- _What is expected_
Return exactly and only these lines: the first of the listing through the one containing "---- Driving dimensions".

──────────────────────────────

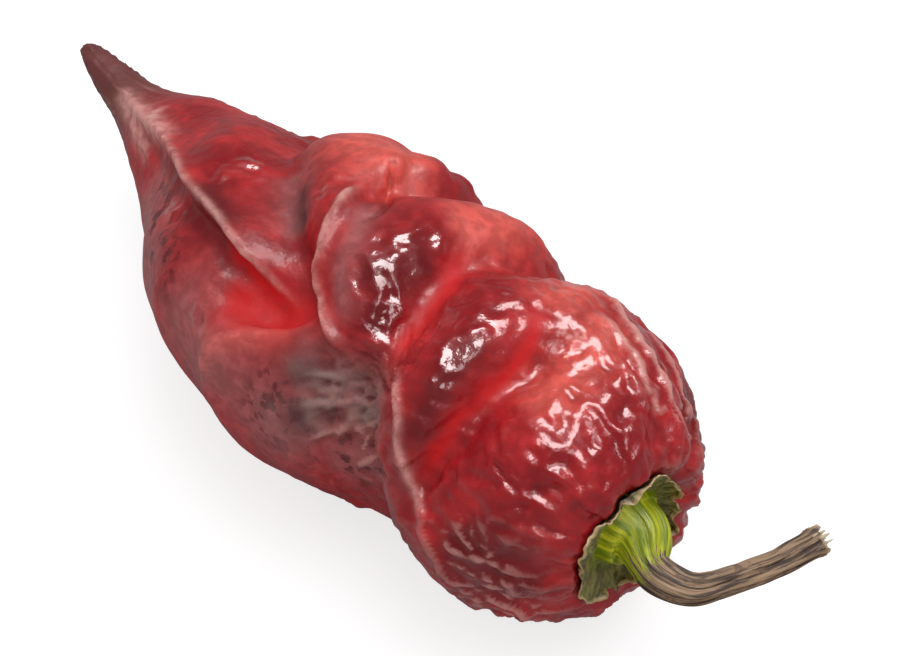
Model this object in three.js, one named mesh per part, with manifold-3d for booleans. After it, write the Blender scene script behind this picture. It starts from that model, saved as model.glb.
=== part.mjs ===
// A ripe superhot chilli pepper as picked, lying on its side: a lumpy pod with deep folds and a
// pointed tail, a frilled calyx, and a short stem that flares into a foot on the pod.
//
// Millimetres, +Z up, +X from the tail towards the stem. The pod rests on Z = 0, and the origin is
// under the middle of the whole pepper.
import * as THREE from "three";
import { mergeVertices } from "three/addons/utils/BufferGeometryUtils.js";
import Module from "manifold-3d";

// ---- Driving dimensions -------------------------------------------------------------------------

const POD_LENGTH = 74; // from the shoulder beside the calyx to the tip of the tail
const POD_RADIUS = 13.4; // half the pod's width where nothing bulges
const LUMP_STRENGTH = 1; // how strongly the wall bulges
const FOLD_STRENGTH = 1; // how deeply it folds
const FOLD_SHARPNESS = 1.6; // 1 is a sharp crease, 2 a soft dip
const FOLD_FADE = 0.2; // share of a fold's path over which each of its ends fades out
const PUCKER_DEPTH = 0.3; // of the puckers that run out from the calyx
const PUCKERS = 11;
const RIPPLE = 0.3; // height of the small unevenness all over
const PRESSED_FLAT = 0.8; // how far the soft wall gives where the pod lies on a surface

const CALYX_RADIUS = 5.6; // from the stem's axis to the middle of the frilled edge
const CALYX_WALL = 0.7;
const CALYX_RISE = 1.0; // how far the calyx stands out from the seat beside the foot
const CALYX_CURL = 1.5; // how much further its edge stands out
const CALYX_LOBES = 6;
const FRILL = 0.5; // how far the lobes reach in and out of the edge's middle

const FOOT_RADIUS = 3.4; // where the stem meets the pod
const FOOT_LENGTH = 5.2; // from the pod to the neck
const FOOT_HOLLOW = 1.15; // 1 is a straight cone, more is hollower
const FOOT_RIBS = 7;
const RIB_DEPTH = 0.18;
const NECK_RADIUS = 1.4; // where the foot has narrowed into the stem
const STEM_RADIUS = 1.05; // beyond the bend
const STEM_REACH = 5.4; // out from the pod, before the bend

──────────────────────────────

- _Task output_
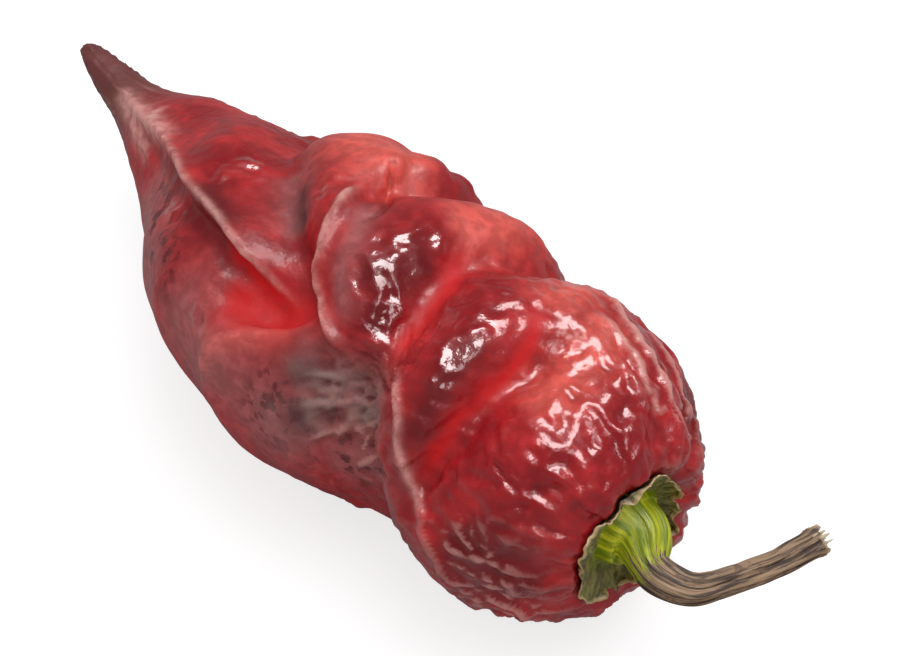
Model this object in three.js, one named mesh per part, with manifold-3d for booleans. After it, write the Blender scene script behind this picture. It starts from that model, saved as model.glb.
=== part.mjs ===
// A ripe superhot chilli pepper as picked, lying on its side: a lumpy pod with deep folds and a
// pointed tail, a frilled calyx, and a short stem that flares into a foot on the pod.
//
// Millimetres, +Z up, +X from the tail towards the stem. The pod rests on Z = 0, and the origin is
// under the middle of the whole pepper.
import * as THREE from "three";
import { mergeVertices } from "three/addons/utils/BufferGeometryUtils.js";
import Module from "manifold-3d";

// ---- Driving dimensions -------------------------------------------------------------------------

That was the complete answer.